|
En 1841, Bugeaud a cinquante-sept ans. " Il était de haute
stature, dit un de ses secrétaires, et d'une vigueur peu commune;
il avait le visage plein et musculeux, légèrement gravé de petite
vérole; le teint fortement coloré, l'œil gris clair, le regard
perçant mais adouci dans la vie ordinaire par l'expression d'une
sympathique bienveillance; le nez légèrement aquilin, la bouche un
peu grande, la lèvre fine et railleuse. Quand la physionomie,
empreinte de franchise et de simplicité, s'animait tout à coup
sous le choc d'une pensée rapide, le génie rayonnait sur son front
large et puissant, couronné de cheveux très rares qui pointaient
en flammes argentées. " Son activité de corps et d'esprit
était prodigieuse. Il dormait fort peu et ne craignait pas de
réveiller son entourage lorsque le sommeil le fuyait; il écrivait
rarement lui-même, et toujours lentement et d'une main mal
assurée; mais ses secrétaires étaient continuellement occupés à
écrire sous sa dictée.

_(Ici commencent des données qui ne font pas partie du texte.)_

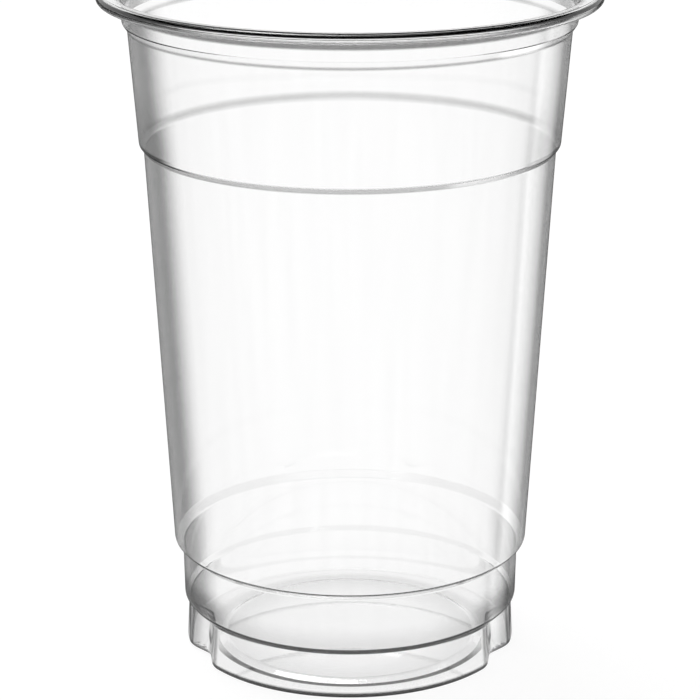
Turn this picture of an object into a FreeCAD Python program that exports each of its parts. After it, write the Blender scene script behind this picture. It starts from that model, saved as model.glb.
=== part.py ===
import FreeCAD, Part
import math
import os

import Sketcher

# A clear disposable cup, drawn from one sheet of plastic: a foot with two flutes, a skirt, a tapered
# body, an upper band, a straight collar, and a mouth that flares out to a hollow rolled lip.
# It stands on the XY plane with its axis on Z, and its front faces -Y.

os.makedirs("parts", exist_ok=True)
doc = FreeCAD.newDocument("disposable_cup")

# Driving sizes, in millimetres and degrees
SIZES = [
    ("rim_diameter", 95.0, "outside of the rolled lip, the size that a lid is made for"),
    ("cup_height", 130.4, "table to the top of the lip"),
    ("foot_diameter", 65.1, "outside of the foot at the table"),
    ("wall", 0.4, "thickness of the formed sheet"),
    ("lip_hollow", 1.3, "height of the space inside the rolled lip"),
    ("lip_flat", 0.05, "upright left between the two rounds of the lip"),
    ("lip_tuck", 0.7, "straight part of the sheet that is tucked in under the lip"),
    ("flare_radius", 3.4, "inside of the bell between the collar and the lip"),
    ("collar_height", 2.4, "straight collar that a lid plugs"),
    ("neck_step", 1.0, "how far the collar stands out from the band"),
    ("neck_rise", 1.5, "height of that step"),
    ("band_height", 21.7, "upper band, from its shoulder to the neck"),
    ("band_draft", 4.48, "lean of the upper band"),
    ("upper_step", 0.9, "how far the band stands out from the body"),
    ("upper_rise", 1.1, "height of that shoulder"),
    ("lower_step", 1.6, "how far the body stands out from the skirt"),
    ("lower_rise", 1.4, "height of that shoulder"),
    ("skirt_height", 10.5, "skirt, between its two shoulders"),
    ("skirt_draft", 1.09, "lean of the skirt"),
    ("base_step", 0.85, "how far the skirt stands out from the top of the foot"),
    ("base_rise", 1.0, "height of that shoulder"),
    ("foot_height", 9.0, "foot, and the flutes in it"),
    ("foot_undercut", 0.45, "how much wider the foot is at the table than at its top"),
    ("standing_ring", 6.15, "width of the flat ring that stands on the table"),
    ("floor_slope", 1.6, "width of the slope up to the floor"),
    ("floor_rise", 0.55, "gap between the floor and the table"),
    ("flute_bearing", 66.0, "from the front to each flute"),
    ("flute_depth", 2.35, "how far a flute is pressed into the foot, at the table"),
    ("flank_slope", 19.0, "between a flank of a flute and the foot's face at the root"),
    ("flute_draft", 5.0, "lean of the flanks, which makes a flute deeper towards its roof"),
    ("shoulder_round", 0.6, "on the outer edges of the shoulders"),
    ("corner_round", 0.4, "in the corners under the shoulders and in the flutes"),
    ("foot_round", 0.75, "on the foot's edge at the table"),
    ("flank_round", 1.0, "where a flute's flanks leave the foot"),
]

sheet = doc.addObject("Spreadsheet::Sheet", "Sizes")
for row, (alias, value, meaning) in enumerate(SIZES, start=1):
    sheet.set(f"A{row}", alias)
    sheet.set(f"B{row}", str(value))
    sheet.set(f"C{row}", meaning)
    sheet.setAlias(f"B{row}", alias)
doc.recompute()

# Two places closer than this are the same place
NEAR = 1e-3


class Size:
    """A length or an angle: its number now, and the words that keep it bound to the sheet."""

    def __init__(self, number, words):
        self.number = number
        self.words = words

    def __add__(self, other):
        other = as_size(other)
        return Size(self.number + other.number, f"({self.words} + {other.words})")

    def __sub__(self, other):
        other = as_size(other)
        return Size(self.number - other.number, f"({self.words} - {other.words})")

    def __mul__(self, other):
        other = as_size(other)
        return Size(self.number * other.number, f"{self.words} * {other.words}")

    def __truediv__(self, other):
        other = as_size(other)
        return Size(self.number / other.number, f"{self.words} / {other.words}")

    def __neg__(self):
        return Size(-self.number, f"({self.words} * -1)")


def as_size(value):
    return value if isinstance(value, Size) else Size(float(value), f"{float(value)}")


def cell(alias):
    return Size(float(getattr(sheet, alias)), f"Sizes.{alias}")


def sine(angle):
    return Size(math.sin(math.radians(angle.number)), f"sin({angle.words})")


def cosine(angle):
    return Size(math.cos(math.radians(angle.number)), f"cos({angle.words})")


def spread(height, draft):
    """How far a wall of some height moves out when it leans by the draft."""
    return Size(
        height.number * math.tan(math.radians(draft.number)), f"{height.words} * tan({draft.words})"
    )


def half_lean(run, rise):
    """Tangent of half the angle between an upright and a slope with this run and rise."""
    number = math.tan(math.atan2(run.number, rise.number) / 2)
    return Size(number, f"tan(atan({run.words} / {rise.words}) / 2)")


def at_least(wanted, least):
    return Size(max(wanted.number, least.number), f"max({wanted.words}; {least.words})")


NOTHING = as_size(0)
WALL = cell("wall")

# Heights of the section's corners, from the table up to the body and from the lip down to it
SKIRT_FOOT = cell("foot_height") + cell("base_rise")
SKIRT_TOP = SKIRT_FOOT + cell("skirt_height")
BODY_FOOT = SKIRT_TOP + cell("lower_rise")
TOP = cell("cup_height")
COLLAR_FOOT = TOP - cell("flare_radius") - cell("collar_height")
NECK = COLLAR_FOOT - cell("neck_rise")
BAND_FOOT = NECK - cell("band_height")
BODY_TOP = BAND_FOOT - cell("upper_rise")

# Outside radii, from the foot out to the body and from the lip in to it
FOOT_RADIUS = cell("foot_diameter") / 2
FOOT_TOP_RADIUS = FOOT_RADIUS - cell("foot_undercut")
SKIRT_FOOT_RADIUS = FOOT_TOP_RADIUS + cell("base_step")
SKIRT_TOP_RADIUS = SKIRT_FOOT_RADIUS + spread(cell("skirt_height"), cell("skirt_draft"))
BODY_FOOT_RADIUS = SKIRT_TOP_RADIUS + cell("lower_step")
LIP_HEIGHT = cell("lip_hollow") + WALL * 2
LIP_RADIUS = cell("rim_diameter") / 2
TUCK_RADIUS = LIP_RADIUS - LIP_HEIGHT / 2 - cell("lip_tuck")
COLLAR_RADIUS = TUCK_RADIUS - cell("flare_radius") + WALL
NECK_RADIUS = COLLAR_RADIUS - cell("neck_step")
BAND_FOOT_RADIUS = NECK_RADIUS - spread(cell("band_height"), cell("band_draft"))
BODY_TOP_RADIUS = BAND_FOOT_RADIUS - cell("upper_step")
STANDING_RADIUS = FOOT_RADIUS - cell("standing_ring")
FLOOR_RADIUS = STANDING_RADIUS - cell("floor_slope")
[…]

Travailleur infatigable, il mettait ses
collaborateurs sur les dents ; mais son esprit, sa gaieté, son
entrain, sa bonhomie le faisaient aimer de ceux qui vivaient dans
son intimité. Paternel et grondeur, bourru bienfaisant, ses travers
accentuaient sa physionomie. Il aimait à parler et professait
toujours. C'était un merveilleux conteur, sachant donner à ses
récits un tour pittoresque et original.
Il n'était pas toujours facile à vivre. " Quand, dit
Guizot, le Roi, sur la demande du cabinet, nomma le général
Bugeaud gouverneur général de l'Algérie, je ne me dissimulai
point les conséquences de ce choix et les obligations, j'ajoute les
difficultés qu'il nous imposait. Le général Bugeaud n'était pas
un officier à qui l'on pouvait donner telles ou telles
instructions, avec la certitude qu'il se bornerait à les exécuter
de son mieux et à faire son chemin dans sa carrière en contentant
ses chefs. C'était un homme d'un esprit original et indépendant,
d'une imagination fervente et féconde, d'une volonté ardente, qui
pensait par lui-même et faisait une grande place à sa propre
pensée, en servant le pouvoir de qui il tenait sa mission. Ni
l'éducation, ni l'étude n'avaient, en la développant, réglé sa
forte nature. Jeté de bonne heure dans les rudes épreuves de la
vie militaire et trop tard dans les scènes compliquées de la vie
politique, il s'était formé par ses seules observations et sa
propre expérience, selon les instincts d'un bon sens hardi qui
manquait quelquefois de mesure et de tact, jamais de justesse ou de
puissance. Il avait sur toutes choses, en particulier sur la guerre
et les affaires d'Algérie, ses idées à lui, ses plans, ses
résolutions et non seulement il les poursuivait en fait, mais il
les proclamait d'avance en toute occasion, à tout venant, dans ses
conversations, dans ses correspondances, avec une force de
conviction et une verve de parole qui allaient croissant à mesure
qu'il rencontrait la contradiction et le doute.